To be done => Repeat exactly each line of the data provided below.

Collected material =>

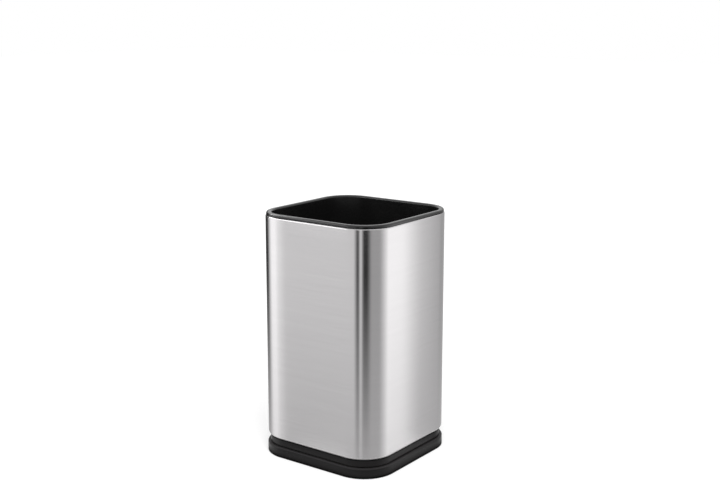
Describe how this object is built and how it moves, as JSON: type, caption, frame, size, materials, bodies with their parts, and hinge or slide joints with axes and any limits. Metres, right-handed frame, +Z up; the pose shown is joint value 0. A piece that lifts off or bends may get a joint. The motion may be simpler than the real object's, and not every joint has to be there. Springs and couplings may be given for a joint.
{
  "type": "utensil holder",
  "caption": "Turning utensil holder: rounded-square brushed steel sleeve with a lift-out black liner on a two-tier black turntable base.",
  "frame": {"origin": "on the worktop under the middle of the holder, on its turning axis", "axes": "+Z up along the turning axis; flat sides face +X, -X, +Y and -Y; the sleeve's seam is at the middle of the +Y side"},
  "size_m": [0.115, 0.115, 0.1931],
  "materials": {
    "brushed_sleeve": "horizontal fine brush, satin",
    "black_plastic": "fine moulded texture, semi-matt",
    "liner_plastic": "smooth semi-matt",
    "foot_rubber": "matt",
    "track_steel": "pressed, lightly oiled",
    "screw_steel": "zinc plated",
    "cage_plastic": "natural nylon",
    "ball_steel": "polished",
    "plate_steel": "zinc grey coat"
  },
  "bodies": {
    "base": {"plinth": "black_plastic", "foot_front_left": "foot_rubber", "foot_front_right": "foot_rubber", "foot_back_left": "foot_rubber", "foot_back_right": "foot_rubber", "lower_track": "track_steel", "lower_track_screws": "screw_steel", "pivot_screw": "screw_steel", "pivot_washer": "screw_steel", "pivot_nut": "screw_steel"},
    "cage": {"ball_cage": "cage_plastic", "bearing_balls": "ball_steel"},
    "holder": {"turning_tray": "black_plastic", "upper_track": "track_steel", "upper_track_screws": "screw_steel", "pivot_bush": "cage_plastic", "weight_plate": "plate_steel", "plate_screws": "screw_steel", "steel_sleeve": "brushed_sleeve"},
    "liner": {"liner": "liner_plastic"}
  },
  "joints": [
    {"name": "holder_spin", "type": "hinge", "parent": "base", "child": "holder", "pos_m": [0, 0, 0.00916], "axis": [0, 0, 1], "continuous": true},
    {"name": "cage_spin", "type": "hinge", "parent": "base", "child": "cage", "pos_m": [0, 0, 0.00598], "axis": [0, 0, 1], "continuous": true},
    {"name": "liner_lift", "type": "slide", "parent": "holder", "child": "liner", "axis": [0, 0, 1], "range_m": [0, 0.18]}
  ],
  "couplings": [
    {"joint": "cage_spin", "follows": "holder_spin", "ratio": 0.5}
  ]
}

Result for this exercise =>
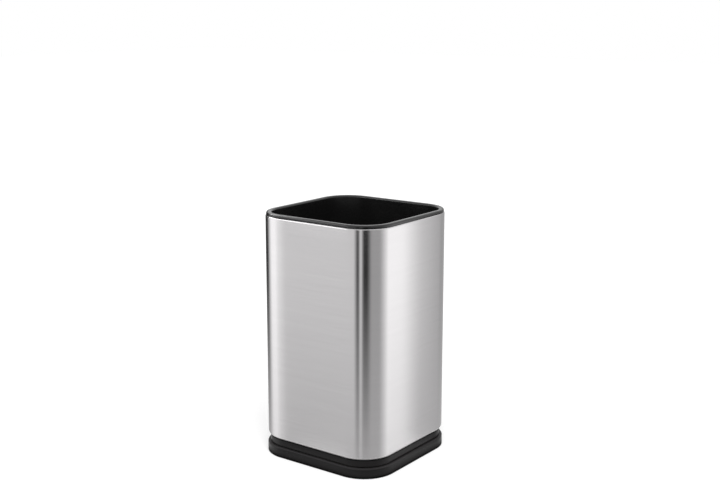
Describe how this object is built and how it moves, as JSON: type, caption, frame, size, materials, bodies with their parts, and hinge or slide joints with axes and any limits. Metres, right-handed frame, +Z up; the pose shown is joint value 0. A piece that lifts off or bends may get a joint. The motion may be simpler than the real object's, and not every joint has to be there. Springs and couplings may be given for a joint.
{
  "type": "utensil holder",
  "caption": "Turning utensil holder: rounded-square brushed steel sleeve with a lift-out black liner on a two-tier black turntable base.",
  "frame": {"origin": "on the worktop under the middle of the holder, on its turning axis", "axes": "+Z up along the turning axis; flat sides face +X, -X, +Y and -Y; the sleeve's seam is at the middle of the +Y side"},
  "size_m": [0.115, 0.115, 0.1931],
  "materials": {
    "brushed_sleeve": "horizontal fine brush, satin",
    "black_plastic": "fine moulded texture, semi-matt",
    "liner_plastic": "smooth semi-matt",
    "foot_rubber": "matt",
    "track_steel": "pressed, lightly oiled",
    "screw_steel": "zinc plated",
    "cage_plastic": "natural nylon",
    "ball_steel": "polished",
    "plate_steel": "zinc grey coat"
  },
  "bodies": {
    "base": {"plinth": "black_plastic", "foot_front_left": "foot_rubber", "foot_front_right": "foot_rubber", "foot_back_left": "foot_rubber", "foot_back_right": "foot_rubber", "lower_track": "track_steel", "lower_track_screws": "screw_steel", "pivot_screw": "screw_steel", "pivot_washer": "screw_steel", "pivot_nut": "screw_steel"},
    "cage": {"ball_cage": "cage_plastic", "bearing_balls": "ball_steel"},
    "holder": {"turning_tray": "black_plastic", "upper_track": "track_steel", "upper_track_screws": "screw_steel", "pivot_bush": "cage_plastic", "weight_plate": "plate_steel", "plate_screws": "screw_steel", "steel_sleeve": "brushed_sleeve"},
    "liner": {"liner": "liner_plastic"}
  },
  "joints": [
    {"name": "holder_spin", "type": "hinge", "parent": "base", "child": "holder", "pos_m": [0, 0, 0.00916], "axis": [0, 0, 1], "continuous": true},
    {"name": "cage_spin", "type": "hinge", "parent": "base", "child": "cage", "pos_m": [0, 0, 0.00598], "axis": [0, 0, 1], "continuous": true},
    {"name": "liner_lift", "type": "slide", "parent": "holder", "child": "liner", "axis": [0, 0, 1], "range_m": [0, 0.18]}
  ],
  "couplings": [
    {"joint": "cage_spin", "follows": "holder_spin", "ratio": 0.5}
  ]
}